> **EXERCISE DESCRIPTION**
Lines containing the word "Identity" are to be counted; state their number and nothing further.
::: DATA ROWS
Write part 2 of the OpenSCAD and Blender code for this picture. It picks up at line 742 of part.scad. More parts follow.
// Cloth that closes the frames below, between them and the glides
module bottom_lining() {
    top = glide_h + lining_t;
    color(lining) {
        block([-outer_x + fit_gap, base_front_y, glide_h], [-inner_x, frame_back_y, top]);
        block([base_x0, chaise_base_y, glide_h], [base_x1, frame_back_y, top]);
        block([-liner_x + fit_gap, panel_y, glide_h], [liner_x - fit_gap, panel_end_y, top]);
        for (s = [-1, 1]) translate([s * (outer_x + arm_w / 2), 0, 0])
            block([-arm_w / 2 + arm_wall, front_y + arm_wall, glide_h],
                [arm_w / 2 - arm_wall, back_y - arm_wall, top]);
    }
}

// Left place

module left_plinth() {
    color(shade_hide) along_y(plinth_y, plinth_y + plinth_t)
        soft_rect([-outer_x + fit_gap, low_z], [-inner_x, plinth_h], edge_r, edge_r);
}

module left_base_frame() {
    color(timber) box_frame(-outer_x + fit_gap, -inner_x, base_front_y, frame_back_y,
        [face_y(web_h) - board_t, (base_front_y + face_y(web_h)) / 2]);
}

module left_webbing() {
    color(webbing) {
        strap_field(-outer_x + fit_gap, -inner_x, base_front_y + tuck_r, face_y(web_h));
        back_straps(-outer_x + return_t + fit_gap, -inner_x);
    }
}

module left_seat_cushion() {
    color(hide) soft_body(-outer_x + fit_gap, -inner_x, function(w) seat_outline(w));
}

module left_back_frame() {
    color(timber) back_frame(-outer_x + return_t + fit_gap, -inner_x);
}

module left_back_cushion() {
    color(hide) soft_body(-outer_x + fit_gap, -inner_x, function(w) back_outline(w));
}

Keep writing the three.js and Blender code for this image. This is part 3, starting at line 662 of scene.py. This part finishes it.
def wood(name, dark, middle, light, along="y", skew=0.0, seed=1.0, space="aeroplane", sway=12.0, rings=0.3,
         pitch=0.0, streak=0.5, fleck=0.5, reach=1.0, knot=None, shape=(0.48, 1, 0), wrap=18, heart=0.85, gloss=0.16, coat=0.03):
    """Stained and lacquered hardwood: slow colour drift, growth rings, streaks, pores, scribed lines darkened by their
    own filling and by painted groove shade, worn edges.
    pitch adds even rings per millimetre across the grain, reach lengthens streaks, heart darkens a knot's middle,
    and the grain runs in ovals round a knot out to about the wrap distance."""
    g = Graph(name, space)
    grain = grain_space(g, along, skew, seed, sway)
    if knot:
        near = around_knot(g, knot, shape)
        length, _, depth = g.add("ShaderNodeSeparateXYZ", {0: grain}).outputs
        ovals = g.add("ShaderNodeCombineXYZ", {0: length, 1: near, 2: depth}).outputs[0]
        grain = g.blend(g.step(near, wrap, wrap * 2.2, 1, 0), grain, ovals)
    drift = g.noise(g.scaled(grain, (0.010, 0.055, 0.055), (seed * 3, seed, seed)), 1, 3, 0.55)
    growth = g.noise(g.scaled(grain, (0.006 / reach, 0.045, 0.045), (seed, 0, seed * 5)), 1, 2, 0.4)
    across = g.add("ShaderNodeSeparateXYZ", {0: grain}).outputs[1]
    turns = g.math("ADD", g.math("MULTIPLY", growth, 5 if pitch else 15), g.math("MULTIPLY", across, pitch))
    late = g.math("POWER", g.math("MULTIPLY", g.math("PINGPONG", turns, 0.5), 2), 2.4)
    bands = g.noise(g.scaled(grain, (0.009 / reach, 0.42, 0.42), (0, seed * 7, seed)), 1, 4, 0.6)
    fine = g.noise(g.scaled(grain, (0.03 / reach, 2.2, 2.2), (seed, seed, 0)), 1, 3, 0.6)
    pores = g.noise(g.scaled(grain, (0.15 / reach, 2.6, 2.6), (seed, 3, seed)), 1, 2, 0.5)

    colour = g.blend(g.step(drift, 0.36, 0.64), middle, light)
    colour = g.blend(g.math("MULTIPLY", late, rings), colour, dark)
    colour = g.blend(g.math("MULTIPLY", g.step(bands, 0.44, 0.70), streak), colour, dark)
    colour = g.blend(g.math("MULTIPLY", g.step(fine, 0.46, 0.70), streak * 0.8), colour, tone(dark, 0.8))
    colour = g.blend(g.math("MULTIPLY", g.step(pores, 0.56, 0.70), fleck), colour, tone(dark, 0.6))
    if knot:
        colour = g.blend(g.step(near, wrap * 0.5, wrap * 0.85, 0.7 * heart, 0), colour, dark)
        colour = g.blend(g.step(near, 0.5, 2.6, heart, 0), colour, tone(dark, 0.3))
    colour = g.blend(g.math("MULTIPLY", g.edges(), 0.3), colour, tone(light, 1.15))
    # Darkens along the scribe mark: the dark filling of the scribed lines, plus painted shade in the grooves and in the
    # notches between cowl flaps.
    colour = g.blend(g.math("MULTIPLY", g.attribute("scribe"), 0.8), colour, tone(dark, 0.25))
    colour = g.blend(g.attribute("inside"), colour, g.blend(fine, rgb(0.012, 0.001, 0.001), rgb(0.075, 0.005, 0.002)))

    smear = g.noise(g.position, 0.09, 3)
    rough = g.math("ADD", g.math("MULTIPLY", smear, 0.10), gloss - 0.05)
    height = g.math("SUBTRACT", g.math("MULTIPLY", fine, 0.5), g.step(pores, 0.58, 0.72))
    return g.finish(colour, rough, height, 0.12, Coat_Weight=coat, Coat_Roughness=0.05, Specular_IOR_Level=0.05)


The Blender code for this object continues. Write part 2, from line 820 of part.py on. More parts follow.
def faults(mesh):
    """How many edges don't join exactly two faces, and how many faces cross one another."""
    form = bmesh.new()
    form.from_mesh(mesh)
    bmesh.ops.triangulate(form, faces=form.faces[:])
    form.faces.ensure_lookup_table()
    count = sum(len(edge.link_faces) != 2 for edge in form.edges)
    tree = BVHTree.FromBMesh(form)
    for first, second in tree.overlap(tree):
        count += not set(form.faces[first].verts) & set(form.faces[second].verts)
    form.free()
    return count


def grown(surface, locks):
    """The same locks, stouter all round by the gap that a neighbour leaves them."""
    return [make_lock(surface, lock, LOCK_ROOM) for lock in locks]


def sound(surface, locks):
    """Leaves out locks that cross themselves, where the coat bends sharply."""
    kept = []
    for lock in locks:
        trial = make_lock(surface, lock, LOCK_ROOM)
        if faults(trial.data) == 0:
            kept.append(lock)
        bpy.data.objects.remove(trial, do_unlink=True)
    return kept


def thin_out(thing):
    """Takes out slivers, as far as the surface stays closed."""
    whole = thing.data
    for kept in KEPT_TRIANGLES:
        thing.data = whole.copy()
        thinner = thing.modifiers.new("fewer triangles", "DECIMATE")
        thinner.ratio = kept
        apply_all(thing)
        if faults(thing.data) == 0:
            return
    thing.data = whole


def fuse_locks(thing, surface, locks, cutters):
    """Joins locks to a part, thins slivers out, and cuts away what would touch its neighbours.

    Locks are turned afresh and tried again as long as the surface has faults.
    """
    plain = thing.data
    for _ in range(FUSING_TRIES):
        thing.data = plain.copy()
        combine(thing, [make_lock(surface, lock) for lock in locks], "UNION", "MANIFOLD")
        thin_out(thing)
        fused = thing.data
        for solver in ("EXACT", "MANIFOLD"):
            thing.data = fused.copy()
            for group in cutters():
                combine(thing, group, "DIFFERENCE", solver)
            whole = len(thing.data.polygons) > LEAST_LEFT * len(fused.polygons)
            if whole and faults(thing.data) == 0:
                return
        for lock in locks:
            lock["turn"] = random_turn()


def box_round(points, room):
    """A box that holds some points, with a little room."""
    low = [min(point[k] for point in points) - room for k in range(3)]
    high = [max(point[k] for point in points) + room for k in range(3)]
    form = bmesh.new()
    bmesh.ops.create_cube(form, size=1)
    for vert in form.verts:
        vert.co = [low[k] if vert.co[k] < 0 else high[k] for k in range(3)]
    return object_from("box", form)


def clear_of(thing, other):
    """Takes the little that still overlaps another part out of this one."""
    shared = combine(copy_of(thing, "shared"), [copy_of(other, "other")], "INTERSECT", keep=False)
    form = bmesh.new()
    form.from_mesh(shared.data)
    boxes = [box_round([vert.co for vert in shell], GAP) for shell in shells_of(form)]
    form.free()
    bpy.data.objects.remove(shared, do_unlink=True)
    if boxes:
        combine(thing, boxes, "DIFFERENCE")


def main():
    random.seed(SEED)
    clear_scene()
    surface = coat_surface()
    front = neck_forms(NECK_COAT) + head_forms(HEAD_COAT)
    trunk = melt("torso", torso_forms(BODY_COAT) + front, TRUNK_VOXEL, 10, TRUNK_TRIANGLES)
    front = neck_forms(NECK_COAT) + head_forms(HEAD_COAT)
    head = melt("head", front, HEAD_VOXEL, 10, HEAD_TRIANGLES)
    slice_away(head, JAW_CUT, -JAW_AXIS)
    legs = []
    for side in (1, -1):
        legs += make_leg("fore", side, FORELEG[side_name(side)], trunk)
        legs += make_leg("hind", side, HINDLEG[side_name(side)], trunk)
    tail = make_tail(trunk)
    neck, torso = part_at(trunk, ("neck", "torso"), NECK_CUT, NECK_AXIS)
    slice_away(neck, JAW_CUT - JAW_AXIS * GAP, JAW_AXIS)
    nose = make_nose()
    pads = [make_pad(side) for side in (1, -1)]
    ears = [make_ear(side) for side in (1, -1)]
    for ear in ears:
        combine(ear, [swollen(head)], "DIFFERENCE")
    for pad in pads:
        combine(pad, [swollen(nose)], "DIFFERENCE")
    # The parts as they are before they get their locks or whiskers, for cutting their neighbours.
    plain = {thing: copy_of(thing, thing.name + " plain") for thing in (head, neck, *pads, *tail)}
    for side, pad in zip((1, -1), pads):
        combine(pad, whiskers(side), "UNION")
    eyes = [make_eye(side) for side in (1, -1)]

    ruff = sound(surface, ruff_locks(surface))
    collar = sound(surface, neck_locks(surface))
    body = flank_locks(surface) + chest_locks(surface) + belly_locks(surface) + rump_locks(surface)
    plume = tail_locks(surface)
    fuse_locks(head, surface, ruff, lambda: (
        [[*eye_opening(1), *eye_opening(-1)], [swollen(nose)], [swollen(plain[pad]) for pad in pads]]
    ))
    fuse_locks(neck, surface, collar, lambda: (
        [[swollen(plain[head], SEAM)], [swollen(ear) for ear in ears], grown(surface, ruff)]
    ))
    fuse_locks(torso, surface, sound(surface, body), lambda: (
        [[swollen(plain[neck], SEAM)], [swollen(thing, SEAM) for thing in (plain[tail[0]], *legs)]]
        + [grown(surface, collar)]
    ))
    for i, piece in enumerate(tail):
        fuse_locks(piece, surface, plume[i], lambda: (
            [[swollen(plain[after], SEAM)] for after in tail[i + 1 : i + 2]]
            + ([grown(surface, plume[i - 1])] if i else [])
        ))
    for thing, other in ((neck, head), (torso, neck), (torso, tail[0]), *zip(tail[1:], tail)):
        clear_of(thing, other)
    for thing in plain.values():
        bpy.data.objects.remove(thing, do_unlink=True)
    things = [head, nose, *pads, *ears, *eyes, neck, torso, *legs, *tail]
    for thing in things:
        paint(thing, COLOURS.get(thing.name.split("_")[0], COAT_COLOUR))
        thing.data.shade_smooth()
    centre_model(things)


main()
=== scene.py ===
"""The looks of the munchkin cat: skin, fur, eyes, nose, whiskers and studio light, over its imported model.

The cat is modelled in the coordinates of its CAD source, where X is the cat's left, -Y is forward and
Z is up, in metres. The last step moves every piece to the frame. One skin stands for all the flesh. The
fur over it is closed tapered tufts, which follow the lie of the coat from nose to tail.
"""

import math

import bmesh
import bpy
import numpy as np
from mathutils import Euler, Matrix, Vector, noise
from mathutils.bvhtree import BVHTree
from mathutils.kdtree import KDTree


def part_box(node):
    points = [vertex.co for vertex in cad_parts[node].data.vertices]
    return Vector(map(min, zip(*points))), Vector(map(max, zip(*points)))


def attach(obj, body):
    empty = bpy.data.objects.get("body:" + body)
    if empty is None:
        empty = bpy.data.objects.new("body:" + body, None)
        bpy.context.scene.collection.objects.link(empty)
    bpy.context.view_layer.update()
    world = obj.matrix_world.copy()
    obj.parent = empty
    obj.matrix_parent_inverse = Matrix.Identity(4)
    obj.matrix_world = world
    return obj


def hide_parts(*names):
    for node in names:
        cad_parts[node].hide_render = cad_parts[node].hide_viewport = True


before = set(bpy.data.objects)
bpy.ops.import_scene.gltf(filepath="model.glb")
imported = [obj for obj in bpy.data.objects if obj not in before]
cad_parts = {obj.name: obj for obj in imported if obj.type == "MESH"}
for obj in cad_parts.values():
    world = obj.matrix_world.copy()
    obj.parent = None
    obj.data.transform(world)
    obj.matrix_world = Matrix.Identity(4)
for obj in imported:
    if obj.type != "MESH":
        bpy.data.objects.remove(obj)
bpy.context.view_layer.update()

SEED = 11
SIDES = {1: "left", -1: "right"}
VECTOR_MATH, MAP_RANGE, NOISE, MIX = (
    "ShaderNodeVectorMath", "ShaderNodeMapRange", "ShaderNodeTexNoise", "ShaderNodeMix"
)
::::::
> **THE REPLY**
2